You Should’ve Told Me: Failure to Inform Insured of Coverage Limitation Results in Waiver

An insurer typically has two distinct, albeit related, obligations under a third-party policy:  the duty to defend the insured in connection with potentially covered claims asserted against the insured and the duty to pay any judgments against the insured in connection with covered claims.   It is well established that an insurer can be estopped from denying coverage if it undertakes the defense of its insured and fails to timely inform its insured that coverage may not exist and/or may be limited.  In other words, failure to inform the insured of a coverage limitation may result in waiver of that limitation.  As summarized by the New Jersey Supreme Court:

Under certain circumstances an insurance carrier may be estopped from asserting the inapplicability of insurance to a particular claim against its insured despite a clear contractual provision excluding the claim from the coverage of the policy. The strongest and most frequent situation giving rise to such an estoppel is one wherein a carrier undertakes to defend a lawsuit based upon a claim against its insured.  If it does so with knowledge of facts that are relevant to a policy defense or to a basis for noncoverage of the claim, without a valid reservation of rights to deny coverage at a later time, it is estopped from later denying coverage.

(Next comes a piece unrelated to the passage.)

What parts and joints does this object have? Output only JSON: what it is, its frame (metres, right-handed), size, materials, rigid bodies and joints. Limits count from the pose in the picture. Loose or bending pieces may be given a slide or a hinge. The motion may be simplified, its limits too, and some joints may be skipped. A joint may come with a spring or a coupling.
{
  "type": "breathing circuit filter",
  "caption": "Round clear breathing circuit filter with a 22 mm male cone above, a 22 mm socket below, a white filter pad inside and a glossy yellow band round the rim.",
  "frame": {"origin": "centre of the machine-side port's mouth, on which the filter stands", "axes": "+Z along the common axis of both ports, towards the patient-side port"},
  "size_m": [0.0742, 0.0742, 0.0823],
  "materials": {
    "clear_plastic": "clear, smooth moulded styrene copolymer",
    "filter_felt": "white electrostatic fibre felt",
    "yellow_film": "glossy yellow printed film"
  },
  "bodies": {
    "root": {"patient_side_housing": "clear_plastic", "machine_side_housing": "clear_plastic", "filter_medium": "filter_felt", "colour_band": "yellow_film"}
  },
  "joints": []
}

Griggs v. Bertram, 88 N.J. 347, 355-56 (1982); see also Merchants Indem. Corp. v. Eggleston, 37 N.J. 114, 126 (1962).

The issue of whether an insurer should be estopped from denying coverage after agreeing to defend its insured arises fairly frequently.  The most recent case to address this issue is Drive New Jersey Insurance Company v. D’Alessio, 2018 WL 3339796 (N.J. Super. Ct. App. Div. July 9, 2018).  In that case, the insurer, Drive New Jersey Insurance Company, agreed to defend its insured in a wrongful death action without issuing a reservation of rights (ROR) letter.  Although the Drive policy provided an overall coverage limit of $500,000, it reduced coverage to $15,000 for the use of a vehicle for business purposes.  After agreeing to defend its insured without first raising the reduced limit, Drive later sought to limit its liability to $15,000.

The underlying action arose out of a fatal car accident in which Louis A. D’Alessio, Jr., Drive’s insured, struck and killed a pedestrian.  At the time, D’Alessio was using his own car to deliver bagels for Bagel Express, his employer.  Bagel Express had its own insurance with Sentinel Insurance Company.  After undertaking the defense of its insured in the underlying action, Drive commenced a separate declaratory judgment action against D’Alessio, Bagel Express, Sentinel, and the decedent.  Drive did not seek to stay the underlying wrongful death action and continued to defend the insured in that action.

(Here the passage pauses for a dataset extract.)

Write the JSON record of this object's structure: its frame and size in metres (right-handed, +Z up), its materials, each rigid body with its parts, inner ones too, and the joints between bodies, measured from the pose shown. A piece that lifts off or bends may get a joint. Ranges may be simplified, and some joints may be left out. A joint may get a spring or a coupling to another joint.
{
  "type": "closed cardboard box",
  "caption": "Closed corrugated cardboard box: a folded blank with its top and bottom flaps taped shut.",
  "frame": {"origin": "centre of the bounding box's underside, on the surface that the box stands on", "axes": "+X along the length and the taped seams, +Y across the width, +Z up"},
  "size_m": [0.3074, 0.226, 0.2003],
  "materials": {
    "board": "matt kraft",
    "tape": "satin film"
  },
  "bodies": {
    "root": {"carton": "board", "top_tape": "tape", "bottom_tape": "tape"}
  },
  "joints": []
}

After the close of discovery in the declaratory judgment action, Sentinel moved for summary judgment, seeking a ruling that Drive was precluded from avoiding liability for the full amount of the policy limit.   During discovery Drive failed to produce a ROR letter, and at oral argument of the summary judgment motion its counsel did not take the position that a ROR letter had been sent.  Rather, Drive merely asserted the rather novel argument that such a letter was not necessary because it was only reducing coverage and not denying it.

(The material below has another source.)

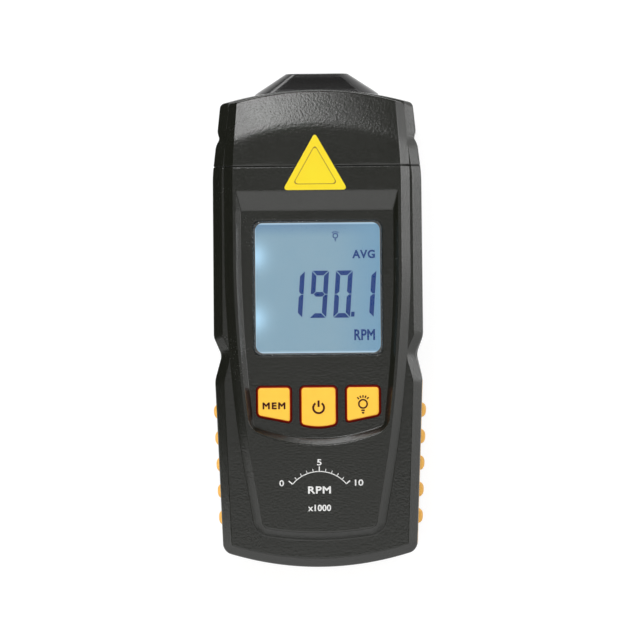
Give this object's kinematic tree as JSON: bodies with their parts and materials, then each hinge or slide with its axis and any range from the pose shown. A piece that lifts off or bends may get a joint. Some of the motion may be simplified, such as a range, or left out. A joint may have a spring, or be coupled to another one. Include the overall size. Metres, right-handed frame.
{
  "type": "laser tachometer",
  "caption": "Hand-held optical tachometer with a lit display, orange keys and grips, a beam window in its nose and a sliding battery door.",
  "frame": {"origin": "under the middle of the instrument, on the plane of its back, as it lies on a table with the display up", "axes": "+X to the right of the display as the user reads it, +Y along the beam towards the nose, +Z out of the face with the display"},
  "size_m": [0.0568, 0.1302, 0.0301],
  "materials": {
    "housing": "fine-grained black moulding",
    "grip": "orange elastomer, matt",
    "key": "orange silicone key, satin",
    "window": "clear polished window",
    "dark_window": "dark red filter window, polished",
    "lcd": "display glass, lit pale blue",
    "frame_white": "white moulding",
    "light_guide": "milky light guide",
    "rubber_strip": "conducting strip",
    "led": "lamp body",
    "board": "green circuit board",
    "chip": "black moulding",
    "plunger": "pale moulding",
    "steel": "plated steel",
    "brass": "turned brass",
    "lens": "polished lens",
    "cell": "plain sleeve, unmarked",
    "contact": "nickel-plated spring steel",
    "label": "yellow film label, plain"
  },
  "bodies": {
    "housing": {"rear_shell": "housing", "front_shell": "housing", "head_cap": "housing", "nose_hood": "housing", "grip_band": "grip", "display_window": "window", "lens_window": "dark_window", "lcd_glass": "lcd", "lcd_frame": "frame_white", "light_guide": "light_guide", "zebra_strip_lower": "rubber_strip", "zebra_strip_upper": "rubber_strip", "backlight_led_1": "led", "backlight_led_2": "led", "main_board": "board", "controller_chip": "chip", "crystal": "steel", "capacitor": "chip", "switch_memory": "chip", "switch_power": "chip", "switch_light": "chip", "optics_holder": "chip", "laser_module": "brass", "laser_lens": "lens", "receiver_lens": "lens", "photodiode": "dark_window", "cell_1": "cell", "cell_2": "cell", "cell_3": "cell", "contact_tail": "contact", "contact_head": "contact", "spring_1": "contact", "spring_2": "contact", "spring_3": "contact", "case_screw_tail_left": "steel", "case_screw_tail_right": "steel", "case_screw_head_left": "steel", "case_screw_head_right": "steel", "board_screw_lower_left": "steel", "board_screw_lower_right": "steel", "board_screw_upper_left": "steel", "board_screw_upper_right": "steel", "pointer_label": "label"},
    "memory_key": {"key_memory": "key", "plunger_memory": "plunger"},
    "power_key": {"key_power": "key", "plunger_power": "plunger"},
    "light_key": {"key_light": "key", "plunger_light": "plunger"},
    "door": {"battery_door": "housing"}
  },
  "joints": [
    {"name": "memory_key_press", "type": "slide", "parent": "housing", "child": "memory_key", "axis": [0, 0, -1], "range_m": [0, 0.0005], "stiffness_N_per_m": 500, "springref_m": -0.001},
    {"name": "power_key_press", "type": "slide", "parent": "housing", "child": "power_key", "axis": [0, 0, -1], "range_m": [0, 0.0005], "stiffness_N_per_m": 500, "springref_m": -0.001},
    {"name": "light_key_press", "type": "slide", "parent": "housing", "child": "light_key", "axis": [0, 0, -1], "range_m": [0, 0.0005], "stiffness_N_per_m": 500, "springref_m": -0.001},
    {"name": "battery_door_slide", "type": "slide", "parent": "housing", "child": "door", "axis": [0, -1, 0], "range_m": [0, 0.062]}
  ]
}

After losing on summary judgment, Drive filed a motion for reconsideration.  This time, Drive produced, for the first time, an unsigned letter that it purportedly sent to the insured’s former counsel.  That letter made specific reference to the $15,000 coverage limit, although it did not specifically state that Drive was reserving its rights.  The former counsel had been retained to represent the insured only in connection with an examination under oath requested by Drive and did not represent the insured in either litigation.  Drive claimed it mistakenly failed to provide the letter to its own counsel, which is why it had not been produced earlier.  Drive also produced for the first time a letter to the insured in which it stated that while the insured had $500,000 in coverage, it was possible that a judgment in excess of that amount could be entered against the insured and, for that reason, he may want to retain a personal attorney.  It is not clear why Drive believed that that letter supported its position.

The judge scheduled a testimonial hearing to deal with the factual issue raised by the motion for reconsideration.  On the date of the hearing, Drive was not prepared to proceed for a number of reasons. The judge subsequently denied the motion.  The court noted that there was no evidence that the two letters could not have been located earlier through diligent effort. Without going into any detail, the court further noted that even if Drive could prove that the insured’s former attorney had received the newly discovered letter at a time when he was still representing the insured, it did not qualify as a ROR letter.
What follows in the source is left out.